Пару годков назад в тамошних льдах рылись ученые. Зарылись на глубину 300 метров! Лед шел дальше вниз, и они пошли наверх. Ближайший «батон шоколада со льдинкой и молочной белой начинкой» — пик Брно, прозванный «кучей Брна». Боковые грани кубика все перерезаны огроменным мечом природы, по ранам (ущельям) которых бесновато мчится кровь — талая вода. И вся эта бесконечно орущая, брызжущая кровь в нижней грани образует один большой скоростной и очень коварный и страшный кровяной поток, имя которому Черек, обзывание которому: Мясорубка. Сунешь ногу — высунешь тряпку убогу. Более угрожающий образ Черек обретает, когда в жару с него вздымается густой пар. Потрясающий контраст температур воздуха и граничащего с ним пара — Африка и Антарктика.

То снег, то дождь, то град

Ее там не предскажешь и не предвидишь.
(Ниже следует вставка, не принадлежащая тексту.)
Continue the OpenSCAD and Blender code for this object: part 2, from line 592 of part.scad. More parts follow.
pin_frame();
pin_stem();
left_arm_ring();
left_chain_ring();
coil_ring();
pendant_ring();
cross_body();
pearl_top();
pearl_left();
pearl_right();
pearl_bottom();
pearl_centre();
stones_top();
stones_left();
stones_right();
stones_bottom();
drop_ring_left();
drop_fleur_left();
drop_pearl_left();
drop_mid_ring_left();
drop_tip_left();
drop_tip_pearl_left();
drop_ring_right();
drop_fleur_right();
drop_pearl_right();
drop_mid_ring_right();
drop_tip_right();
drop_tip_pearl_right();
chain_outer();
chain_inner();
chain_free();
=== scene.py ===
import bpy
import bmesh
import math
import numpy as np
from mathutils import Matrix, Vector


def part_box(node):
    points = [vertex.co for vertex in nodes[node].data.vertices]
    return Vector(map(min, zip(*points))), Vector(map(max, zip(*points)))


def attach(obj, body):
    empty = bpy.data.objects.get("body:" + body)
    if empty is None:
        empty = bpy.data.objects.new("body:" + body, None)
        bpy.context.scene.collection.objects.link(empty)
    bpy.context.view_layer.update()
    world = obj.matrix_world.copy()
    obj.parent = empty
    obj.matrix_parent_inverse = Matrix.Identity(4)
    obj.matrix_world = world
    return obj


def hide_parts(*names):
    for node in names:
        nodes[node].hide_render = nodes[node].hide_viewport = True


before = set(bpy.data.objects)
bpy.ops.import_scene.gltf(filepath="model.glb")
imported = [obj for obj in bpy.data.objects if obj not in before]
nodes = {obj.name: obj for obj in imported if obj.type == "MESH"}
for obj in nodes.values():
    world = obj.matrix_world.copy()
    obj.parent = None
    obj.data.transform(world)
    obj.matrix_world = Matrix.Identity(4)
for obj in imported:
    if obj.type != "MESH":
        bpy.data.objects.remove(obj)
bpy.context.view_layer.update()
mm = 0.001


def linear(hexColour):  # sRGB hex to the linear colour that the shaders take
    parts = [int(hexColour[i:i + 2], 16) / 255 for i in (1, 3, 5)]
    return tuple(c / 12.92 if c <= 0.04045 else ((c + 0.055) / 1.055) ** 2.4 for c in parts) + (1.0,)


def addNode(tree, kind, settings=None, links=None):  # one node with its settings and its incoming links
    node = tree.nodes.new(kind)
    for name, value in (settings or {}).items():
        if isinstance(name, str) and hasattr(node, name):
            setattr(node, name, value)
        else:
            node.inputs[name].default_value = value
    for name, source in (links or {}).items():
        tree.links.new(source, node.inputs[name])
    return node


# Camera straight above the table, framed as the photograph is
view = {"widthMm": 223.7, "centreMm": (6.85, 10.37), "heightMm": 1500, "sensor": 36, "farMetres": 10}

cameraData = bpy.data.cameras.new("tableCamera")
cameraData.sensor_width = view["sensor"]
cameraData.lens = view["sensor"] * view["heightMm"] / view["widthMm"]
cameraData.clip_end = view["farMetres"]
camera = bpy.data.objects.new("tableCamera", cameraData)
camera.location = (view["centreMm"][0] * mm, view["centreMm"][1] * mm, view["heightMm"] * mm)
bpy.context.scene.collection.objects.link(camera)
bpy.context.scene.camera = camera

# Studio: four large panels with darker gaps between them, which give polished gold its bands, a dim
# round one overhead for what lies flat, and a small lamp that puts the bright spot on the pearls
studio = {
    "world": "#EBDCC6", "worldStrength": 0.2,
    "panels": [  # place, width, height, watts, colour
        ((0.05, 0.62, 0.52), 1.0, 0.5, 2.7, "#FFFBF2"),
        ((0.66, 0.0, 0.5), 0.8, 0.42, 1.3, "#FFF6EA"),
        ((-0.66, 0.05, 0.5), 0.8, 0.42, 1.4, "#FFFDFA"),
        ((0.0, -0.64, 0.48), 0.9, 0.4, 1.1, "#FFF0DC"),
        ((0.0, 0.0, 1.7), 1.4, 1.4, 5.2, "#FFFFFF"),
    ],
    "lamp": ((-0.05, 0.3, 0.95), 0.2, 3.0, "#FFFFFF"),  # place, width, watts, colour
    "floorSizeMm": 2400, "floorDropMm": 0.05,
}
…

Можно, но бесполезно прогнозировать не то что на день наступающий, а даже на ближайшую половину дня. Безенгийская погодка в корне меняется чуть ли не ежепятиминутно! Вот я лечу в пепелящее солнце, изнывая от зноя, разодевшись голым, и молю о прохладе. Вдруг налетает беспросветный туманище и меня прошибает холод. И я лечу уже, залепившись пуховкой, вставив голову в шапку, и молю о солнце. Пролетел немного, и приходится кутаться в дождевик — уже капли со сплошь затянутого серостью неба хлещут по моей промокашке. А подлечу повыше — будет долбать в мою нежную белую кожу разнокалиберный град или снег пургой за шиворот нагнетать. Но вдруг опять лучи, потяра рекой мочит.
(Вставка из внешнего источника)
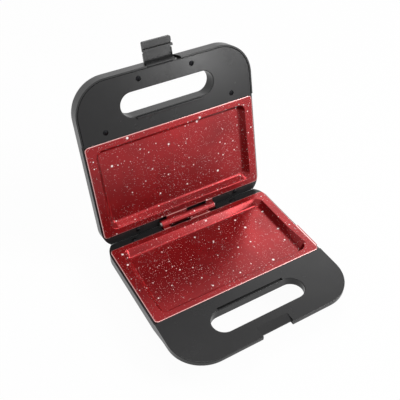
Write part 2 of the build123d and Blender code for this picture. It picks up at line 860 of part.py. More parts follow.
def fuse_clip():
    """Bent clip that holds the fuse's sleeve on the reflector."""
    half = clip_width / 2
    level = reflector_bottom + fuse_radius
    inner = fuse_radius + tube_contact
    arch = rod(fuse_place - half, fuse_place + half, -fuse_reach, level, inner + clip_sheet)
    sides = block(
        fuse_place - half,
        fuse_place + half,
        -fuse_reach - inner - clip_sheet,
        -fuse_reach + inner + clip_sheet,
        reflector_bottom,
        level,
    )
    foot = block(
        fuse_place - half,
        fuse_place + half,
        -fuse_reach - inner - clip_foot,
        -fuse_reach + inner + clip_foot,
        reflector_bottom,
        reflector_bottom + clip_sheet,
    )
    form = (arch + sides) & block(-body_width, body_width, -front_reach, 0, reflector_bottom, bowl_depth)
    bore = rod(fuse_place - clip_width, fuse_place + clip_width, -fuse_reach, level, inner)
    way = block(
        fuse_place - clip_width,
        fuse_place + clip_width,
        -fuse_reach - inner,
        -fuse_reach + inner,
        reflector_bottom - wall,
        level,
    )
    return form + foot - bore - way


def terminal_block():
    """Screw terminal block on the floor of the base, in line with the cord inlet."""
    bottom = bowl_depth - wall
    half = block_width / 2
    y0 = -block_reach - block_length
    form = block(block_place - half, block_place + half, y0, -block_reach, bottom - block_height, bottom)
    pitch = block_width / block_bores
    for number in range(block_bores):
        x = block_place - half + pitch * (number + 1 / 2)
        bore = Pos(x, -block_reach, -bottom + block_height / 2) * Rot(90, 0, 0)
        form = form - bore * Cylinder(block_height * block_bore_share, block_length * 4)
    return form


def cord_bushing():
    """Flanged rubber bushing in the cord inlet at the back of the base."""
    turn = Rot(-90, 0, 0)
    face = Pos(inlet_place, inlet_reach, -inlet_depth) * turn
    flange = face * Pos(0, 0, bushing_flange_thickness / 2) * Cylinder(bushing_flange, bushing_flange_thickness)
    flange = fillet(flange.edges().filter_by(GeomType.CIRCLE).group_by(Axis.Y)[-1], bushing_flange_thickness / 2)
    neck = face * Pos(0, 0, -bushing_length / 2) * Cylinder(bushing_radius, bushing_length)
    bore = face * Cylinder(bushing_bore, bushing_length * 4)
    return flange + neck - bore


def rubber_feet():
    """Four feet, each a tapered pad with a stem pressed into the base."""
    pieces = []
    for x, y in foot_places():
        pad = Pos(x, y, -bowl_depth - foot_height / 2) * Rot(180, 0, 0)
        pad = pad * Cone(foot_top_radius, foot_radius, foot_height)
        stem = post(x, y, foot_stem, bowl_depth - foot_stem_length, bowl_depth)
        pieces.append(pad + stem)
    return group(pieces)


def latch():
    """Flap on the lid's front edge: barrel, ribbed body, hook ridge and finger cap."""
    half = latch_width / 2
    inner = latch_pivot_depth + latch_barrel
    outer = inner + latch_thickness
    back = hook_back()
    cap_back = back - latch_hook_width - latch_groove
    tip = cap_back - latch_cap_length
    form = block(-half, half, tip, -recess_back - latch_heel_gap, inner, outer)
    form = form + block(-half, half, tip, cap_back, inner - latch_cap_rise, inner)
    form = fillet(form.edges().filter_by(Axis.Z).group_by(Axis.Y)[0], latch_corner)
    form = form + block(-half, half, -latch_pivot - latch_barrel, -latch_pivot + latch_barrel, latch_pivot_depth, inner)
    form = form + rod(-half, half, -latch_pivot, latch_pivot_depth, latch_barrel)
    for x in (-half, half):
        form = form - block(x - latch_nick, x + latch_nick, back, back + latch_nick_length, -cut, cut)
    end = half + latch_hook_end
    form = form + block(-end, end, back - latch_hook_width, back, inner - latch_hook_height, inner + latch_hook_end)
    for x in (-half, half - latch_rib_width):
        form = form + block(x, x + latch_rib_width, back + latch_nick_length, -latch_pivot, inner - latch_rib, inner)
    middle = latch_rib_width / 2
    end = -latch_pivot - latch_barrel
    form = form + block(-middle, middle, end - latch_rib_length, end, inner - latch_rib, inner)
    return form - rod(-latch_width, latch_width, -latch_pivot, latch_pivot_depth, latch_pin_radius + latch_pin_play)


def hook_back():
    """Edge of the hook ridge that comes to lie just under the lip of the catch."""
    return -latch_pivot - latch_pivot_depth - catch_depth - catch_gap


def latch_pin():
    """Steel pin of the latch, seated in both cheeks of the recess."""
    half = recess_width / 2 + wall
    return rod(-half, half, -latch_pivot, latch_pivot_depth, latch_pin_radius)


def lens(x):
    """Clear cap of a signal lamp, flanged on the outside of the lid."""
    y = lens_setback - bowl_front
    flange = post(x, y, lens_flange, bowl_depth, bowl_depth + lens_flange_thickness)
    flange = fillet(flange.edges().group_by(Axis.Z)[0], lens_flange_thickness / 2)
    neck = post(x, y, lens_radius, bowl_depth - lamp_length / 2, bowl_depth)
    return flange + neck - post(x, y, lens_radius - lens_wall, bowl_depth - lamp_length, bowl_depth)


def indicator_lamps():
    """Two neon lamps, their heads in the lenses."""
    pieces = [post(x, y, lamp_radius, bowl_depth - lamp_length, bowl_depth) for x, y in lens_places()]
    return group([fillet(piece.edges().group_by(Axis.Z)[0], lamp_radius / 2) for piece in pieces])


def base_pieces():
    """All pieces of the standing half, by name."""
    return {
        "base_shell": base_shell(),
        "base_frame": base_frame(),
        "lower_plate": lower_plate(),
        "lower_plate_screws": rim_screws(),
        "lower_heater": heater(),
        "lower_reflector": reflector(),
        "lower_reflector_screws": reflector_screws(strap_sheet),
        "base_rear_screws": group(rear_screws(1)),
        "base_handle_screws": base_handle_screws(),
        "rubber_feet": rubber_feet(),
        "thermostat": thermostat(),
        "thermostat_strap": thermostat_strap(),
        "thermal_fuse": thermal_fuse(),
        "fuse_clip": fuse_clip(),
        "terminal_block": terminal_block(),
        "cord_bushing": cord_bushing(),
        "hinge_pin": hinge_pin(),
        "hinge_pin_clip": hinge_pin_clip(),
    }


def lid_pieces():
    """All pieces that swing with the lid, by name."""
    return {
        "lid_shell": lid_shell(),
        "lid_frame": lid_frame(),
        "upper_plate": plate(-1),
        "upper_plate_screws": rim_screws(),
        "upper_heater": heater(),
        "upper_reflector": reflector(),
        "upper_reflector_screws": reflector_screws(0),
        "lid_frame_screws": lid_frame_screws(),
        "power_lens": lens(-lens_spread),
        "ready_lens": lens(lens_spread),
        "indicator_lamps": indicator_lamps(),
        "latch": latch(),
        "latch_pin": latch_pin(),
    }


def swing_open(piece):
    """Turns a piece of the lid from half coordinates into the open lid."""
    return piece.mirror(Plane.XY).rotate(Axis.X, -open_angle)


def main():
    """Builds every piece, stands the part on its feet and writes one file per piece."""
    os.makedirs("parts", exist_ok=True)
    pieces = base_pieces()
    pieces.update({name: swing_open(piece) for name, piece in lid_pieces().items()})
    box = Compound(children=[Compound(piece.solids()) for piece in pieces.values()]).bounding_box()
    shift = Vector(-(box.min.X + box.max.X) / 2, -(box.min.Y + box.max.Y) / 2, -box.min.Z)
    for name, piece in pieces.items():
        solids = [solid.moved(Location(shift)) for solid in piece.solids()]
        whole = solids[0] if len(solids) == 1 else Compound(children=solids)
        export_step(whole, f"parts/{name}.step")
    swing = radians(open_angle)
    reach = latch_pivot
    depth = latch_pivot_depth
    print("hinge axis", shift.X, shift.Y, shift.Z)
    print("latch axis", shift.Y + depth * sin(swing) - reach * cos(swing), shift.Z + reach * sin(swing) + depth * cos(swing))
    print("size", box.size.X, box.size.Y, box.size.Z)


main()
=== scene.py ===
import json
import logging
from dataclasses import dataclass, field
from enum import Enum
from math import cos, pi, radians, sin
from typing import ClassVar

import bmesh
import bpy
from mathutils import Matrix, Vector


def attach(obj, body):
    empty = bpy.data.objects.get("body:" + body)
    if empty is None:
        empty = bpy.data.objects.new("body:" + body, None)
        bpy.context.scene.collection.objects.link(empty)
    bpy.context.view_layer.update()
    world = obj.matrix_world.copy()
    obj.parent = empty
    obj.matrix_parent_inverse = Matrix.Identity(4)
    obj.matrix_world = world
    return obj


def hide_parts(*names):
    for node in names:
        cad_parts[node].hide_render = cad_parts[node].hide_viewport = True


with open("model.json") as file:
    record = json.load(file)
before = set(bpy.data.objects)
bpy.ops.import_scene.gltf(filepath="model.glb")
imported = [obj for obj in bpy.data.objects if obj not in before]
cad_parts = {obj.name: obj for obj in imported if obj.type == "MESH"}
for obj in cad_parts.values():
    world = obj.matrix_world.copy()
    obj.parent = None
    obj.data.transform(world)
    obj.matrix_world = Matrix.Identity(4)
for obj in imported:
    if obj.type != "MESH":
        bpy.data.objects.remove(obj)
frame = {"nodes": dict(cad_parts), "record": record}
log = logging.getLogger("sandwich_maker")

Colour = tuple[float, float, float, float]
Point = tuple[float, float, float]
Socket = bpy.types.NodeSocket

ORIGIN: Point = (0.0, 0.0, 0.0)
WHITE: Colour = (1.0, 1.0, 1.0, 1.0)
SOCKET_KINDS = {1: "NodeSocketFloat", 3: "NodeSocketVector", 4: "NodeSocketColor"}

# Socket numbers of a Mix node that mixes colours
MIX_FACTOR = 0
MIX_UNDER = 6
MIX_OVER = 7
MIX_RESULT = 2

# Edges sharper than this stay sharp, in degrees
SMOOTH_ANGLE = 40.0
SCREW_SMOOTH_ANGLE = 30.0

# How far the speckles' pattern slides per metre of height, so that steep tray walls don't draw it out
WALL_SLIDE = 0.9


class Half(Enum):
    """The two halves of the appliance, by the names of their bodies."""

    BASE = "base"
    LID = "lid"


class Tree:
    """A node tree with short calls for adding and linking its nodes."""

    def __init__(self, tree: bpy.types.NodeTree) -> None:
        """Keeps the tree's nodes and links at hand.

        Args:
            tree: The node tree of a material, a world or a group.
        """
        self.nodes = tree.nodes
        self.links = tree.links

    def feed(self, socket: Socket, value: object) -> None:
        """Gives a socket a plain value or a link.

        Args:
            socket: The input socket.
            value: A number, a vector, a colour or another node's output socket.
        """
        if isinstance(value, bpy.types.NodeSocket):
            self.links.new(value, socket)
        else:
            socket.default_value = value

    def add(self, kind: str, inputs: dict[str | int, object] | None = None, **settings: object) -> bpy.types.Node:
        """Adds one node.

        Args:
            kind: The node's class name.
            inputs: Socket names or numbers, and what each one gets.
            settings: Properties of the node itself.

        Returns:
            The new node.
        """
        node = self.nodes.new(kind)
        for name, value in settings.items():
            setattr(node, name, value)
        for key, value in (inputs or {}).items():
            self.feed(node.inputs[key], value)
        return node

    def math(self, operation: str, first: object, second: object, clamp: bool = False) -> Socket:
        """Adds a Math node.

        Args:
            operation: The sum's name, such as MULTIPLY.
            first: Number or socket on the left.
            second: Number or socket on the right.
            clamp: Whether the result is kept between 0 and 1.

        Returns:
            The result's socket.
        """
        node = self.add("ShaderNodeMath", {0: first, 1: second}, operation=operation, use_clamp=clamp)
        return node.outputs[0]

    def vector(self, operation: str, first: object, second: object = ORIGIN) -> Socket:
        """Adds a Vector Math node that gives a vector.

        Args:
            operation: The sum's name, such as SUBTRACT.
            first: Vector or socket on the left.
            second: Vector or socket on the right, where the sum takes one.

        Returns:
            The resulting vector's socket.
        """
        node = self.add("ShaderNodeVectorMath", {0: first, 1: second}, operation=operation)
        return node.outputs[0]

    def spread(self, value: object, low: float, high: float) -> Socket:
        """Maps a mask from 0 and 1 to a range.

        Args:
            value: The mask's socket.
            low: Result where the mask is 0.
            high: Result where the mask is 1.

        Returns:
            The result's socket.
        """
        node = self.add("ShaderNodeMapRange", {0: value, 1: 0.0, 2: 1.0, 3: low, 4: high})
        return node.outputs[0]

    def window(self, value: object, start: float, end: float, low: float = 0.0, high: float = 1.0) -> Socket:
        """Maps the part of a texture's value that counts to a range.

        Args:
            value: The texture's socket.
            start: Lowest value that counts.
            end: Highest value that counts.
            low: Result at start and below.
            high: Result at end and above.

        Returns:
            The result's socket.
        """
        node = self.add("ShaderNodeMapRange", {0: value, 1: start, 2: end, 3: low, 4: high})
        return node.outputs[0]

    def blend(self, mask: object, under: object, over: object) -> Socket:
        """Mixes two colours.

        Args:
            mask: How much of the upper colour shows.
            under: The lower colour.
            over: The upper colour.

        Returns:
            The mixed colour's socket.
        """
        inputs = {MIX_FACTOR: mask, MIX_UNDER: under, MIX_OVER: over}
        return self.add("ShaderNodeMix", inputs, data_type="RGBA").outputs[MIX_RESULT]

    def noise(self, vector: object, scale: object, detail: float, rough: float = 0.55) -> Socket:
        """Adds a noise texture.

        Args:
            vector: Where it is read.
            scale: Its scale, per metre.
            detail: Number of octaves.
            rough: Weight of the finer octaves.

        Returns:
            The noise value's socket.
        """
        inputs = {"Vector": vector, "Scale": scale, "Detail": detail, "Roughness": rough}
        return self.add("ShaderNodeTexNoise", inputs).outputs[0]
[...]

Обычной нормальной безенгийской погодкой считается, когда первая доля дня ясная, а вторая — серая, с туманом, мочиловкой, молниями и громиловкой. Какое-то мистическое небо оказалось над базой «Безенги». Над лагерем в серой пелене облаков очень часто образуется голубое окно, что ведет к большому превосходству солнечных часов над другими в районах ущелья Безенги. Всюду серо, а тут голубо. Кто-то очень удачно выбрал место для базы.

Мир цветов и животов

Все зелено здесь в августе, все пышет, благоухает, цветет и пылает. Сколько всяких цветов, всех размеров и цветов. Крым таких не производил: розовый рододендрон, эдельвейс. Особо впечатлил чабрец, этот тимьян ползучий, в пять, а то и все шесть раз превосходящий размерами своих листьев крымский. Земляники, малины объелся я во все свое плоское пузо. Даже запасся ягодкой. Попробовал и лесной черной смородины.
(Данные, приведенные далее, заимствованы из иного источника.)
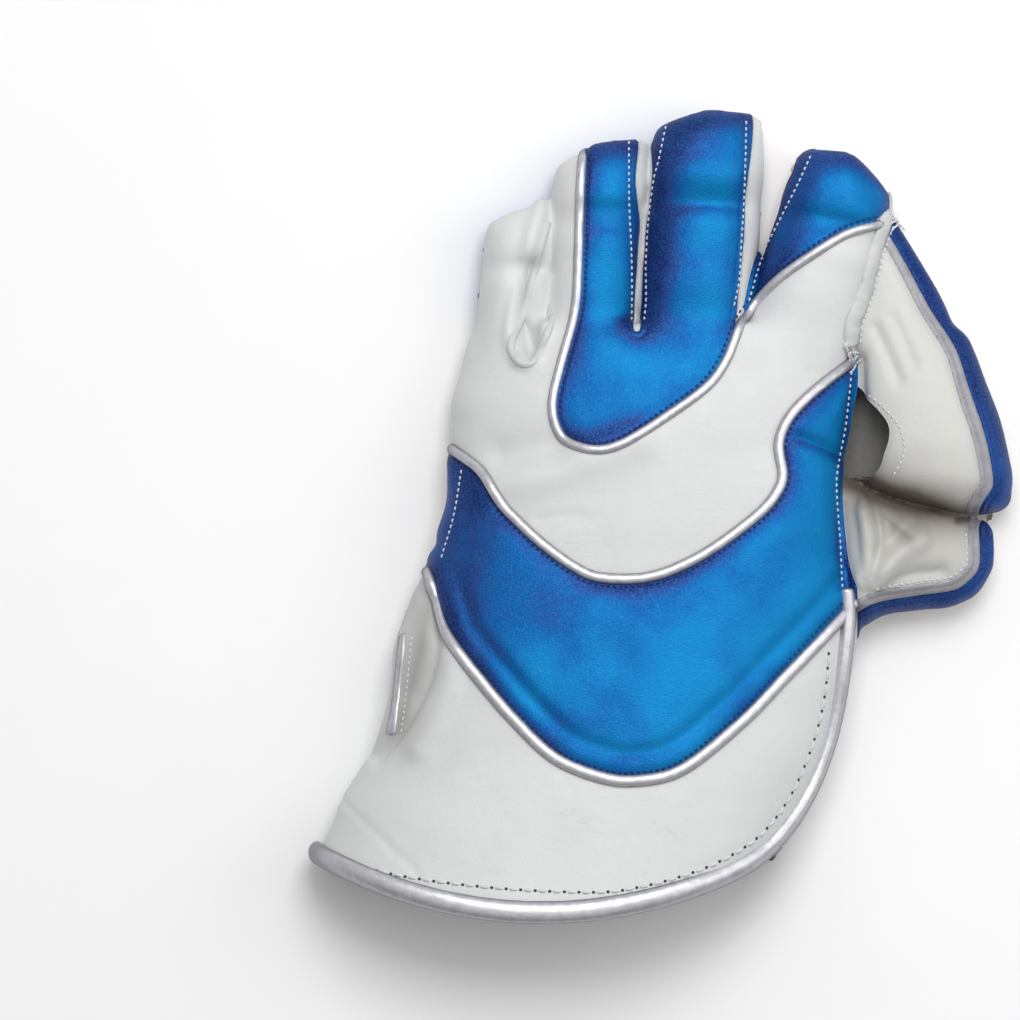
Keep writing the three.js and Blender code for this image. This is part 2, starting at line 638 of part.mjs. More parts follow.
// Everything inside the outer edge of the thumb base, from inset within it.
function insideBase(inset) {
  const rows = thumbBaseRows.filter((row) => row.out > 0);
  const widest = baseSide() + rows[rows.length - 1].out * thumbReach - inset;
  const at = (out, y) => new THREE.Vector2(Math.min(baseSide() + out * thumbReach, widest), y);
  const low = rows.map((row) => at(row.out, baseY(row.low) + inset));
  const high = rows.map((row) => at(row.out, baseY(row.high) + thumbReach)).reverse();
  return region([at(-1, low[0].y), ...low, ...high, at(-1, high[high.length - 1].y)], 0);
}

const innerEdge = bandWidth + gap;
const onUpper = onThumb.intersect(aboveFold);
const onBase = onThumb.intersect(belowFold);
const upperTrim = outsideThumb(innerEdge + trimWidth).subtract(outsideThumb(innerEdge));
const baseTrim = insideBase(innerEdge).subtract(insideBase(innerEdge + trimWidth));
addPiece("thumb_band", onUpper.intersect(outsideThumb(bandWidth)), blue);
addPiece("thumb_trim", onUpper.intersect(upperTrim), grey);
addPiece("thumb_base_band", onBase.subtract(insideBase(bandWidth)), blue);
addPiece("thumb_base_trim", onBase.intersect(baseTrim), grey);

// Raised seams.
addPiece("web_seam", laidCord(webSeamLine, webSeamRadius).subtract(lifted), white);
addPiece("little_finger_seam", laidCord(littleSeamLine, seamRadius).subtract(lifted), white);

// The plan middle of the glove comes to the origin.
const centre = new THREE.Box3().setFromObject(part).getCenter(new THREE.Vector3());
part.children.forEach((piece) => piece.position.set(-centre.x, -centre.y, 0));

export default part;
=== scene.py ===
# %% [markdown]
# # A wicketkeeping glove in leather and rubber
# A keeper's glove is sewn from many pieces, but the pieces lie on one smooth form: a hand with a flared
# cuff, four stalls and a thumb. The form could be sculpted by hand, or every piece could be shaped by
# itself. Here the form comes first, from short tables of cross-sections. Seam lines then cut it into
# pieces of leather and rubber, so neighbours share an edge and meet as sewn leather does.

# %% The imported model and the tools
import math

import bmesh
import bpy
import numpy as np
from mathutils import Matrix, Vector
from mathutils.bvhtree import BVHTree
from mathutils.kdtree import KDTree


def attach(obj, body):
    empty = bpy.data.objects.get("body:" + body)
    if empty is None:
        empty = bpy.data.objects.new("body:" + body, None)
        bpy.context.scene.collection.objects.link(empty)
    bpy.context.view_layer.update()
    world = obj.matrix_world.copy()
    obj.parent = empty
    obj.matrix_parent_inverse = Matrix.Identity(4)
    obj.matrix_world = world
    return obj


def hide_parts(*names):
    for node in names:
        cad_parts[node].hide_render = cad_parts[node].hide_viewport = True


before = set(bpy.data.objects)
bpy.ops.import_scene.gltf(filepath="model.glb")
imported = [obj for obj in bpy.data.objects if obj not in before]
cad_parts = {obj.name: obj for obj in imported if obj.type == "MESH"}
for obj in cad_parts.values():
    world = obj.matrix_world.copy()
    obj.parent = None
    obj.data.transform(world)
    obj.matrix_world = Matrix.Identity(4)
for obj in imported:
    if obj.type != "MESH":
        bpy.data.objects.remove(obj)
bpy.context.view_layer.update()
MM = 0.001
ORIGIN = np.array([-8.47, -17.05])  # where the middle of the wrist line lies in the frame, in mm

# %% [markdown]
# ## Sections
# A loft needs only a few measured sections. Between them a smooth curve through the table gives as many
# rings as wanted. The tables hold shares of a few real sizes in millimetres, so the form can be read and
# changed. Straight interpolation would show a kink at every row, so a cubic one is used.

# %% Sizes and section tables
PALM = 100.0  # wrist line to finger roots
CUFF = 142.0  # wrist line to the lowest point of the hem
WRIST = 169.0 / 2  # half the width at the wrist line
WRIST_TOP = 46.0
FINGER_LENGTH = 103.0
FINGER_WIDTH = 46.0
FINGER_TOP = 32.0
REACH = 65.0  # side of the hand to the outermost point of the thumb
THUMB_TOP = 34.0
SEAM = 10.0  # height of the seam between back and palm
SOLE = 1.2  # the sheet of rubber lies this high, on its pimples
SUNK = 1.5  # the tubes start this far below the sole, and what lies under it is raised to it
TIP_LIFT = 5.5  # the underside of a fingertip, above where its tube starts
CUFF_LIFT = 3.0
HEM_SET_BACK = 8.0
MOUTH = 14.0  # the tube of the hand runs on past the hem, and is cut there
VOXEL = 1.5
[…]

Животный мир представлен главным образом чем-то вроде нашей косули, только более мощное, чрезмерно смелое и чересчур любопытное создание — горный козел. Зона ведь заповедная, пухать по ним запрещено. Вот и шатаются где попало. Стадами. Из мира животов на высоте 2200 м мне удалось повстречаться с голубями!

Путь мой к вершине лежит во мраке

Вершины бывают белыми, страшными. В том числе бывают побежденными и непокоренными. К первым относятся Гидан (4167) — самое первое и самое затянувшееся восхождение; Архимед (4100) — самое быстрое и самое приятное; Варшава — пик Селлы (4300), Башхаауз-баши (4500) — самое суровое и самое высшее. Снежный бархан, градовая буря, пурга, вьюга, метель, ураган, буран — под все попал, что аж выбивало и выветривало из меня все это непечатную брань, крик и резким порывом проносило мигом над всем кавказским миром. Но, несмотря на это, меня не разорвало на мелкие лоскутья, и, преодолев все, гордо вознесся на пик Селлы.

А непокоренная только одна из предпринятых — это Гестола (4860), еще сложнее, суровее, выше, длительнее и красивее. На ее покорение полагается не менее четырех дней. Это напоследок мы решили «прыгнуть выше головы». И оказалось, что пружинки наши слабоваты. Здесь не одним днем надо пережидать непогоду. Первая ночь была просто шквальной. Представьте: лежишь-лежишь себе тихомирно в хорошей тесноте, в плохом, с краю палатки, месте и вдруг: сильнейший порыв ветра с градом обрушивается на твой безобидный домик. Палатка с двух сторон тебя пытается задушить, шест выгибается внутрь и тоже хочет врезаться в горло. В конце концов я устроил с одной человечиной симбиоз — лег сверху него: и сразу просторней, теплей и страху меньше.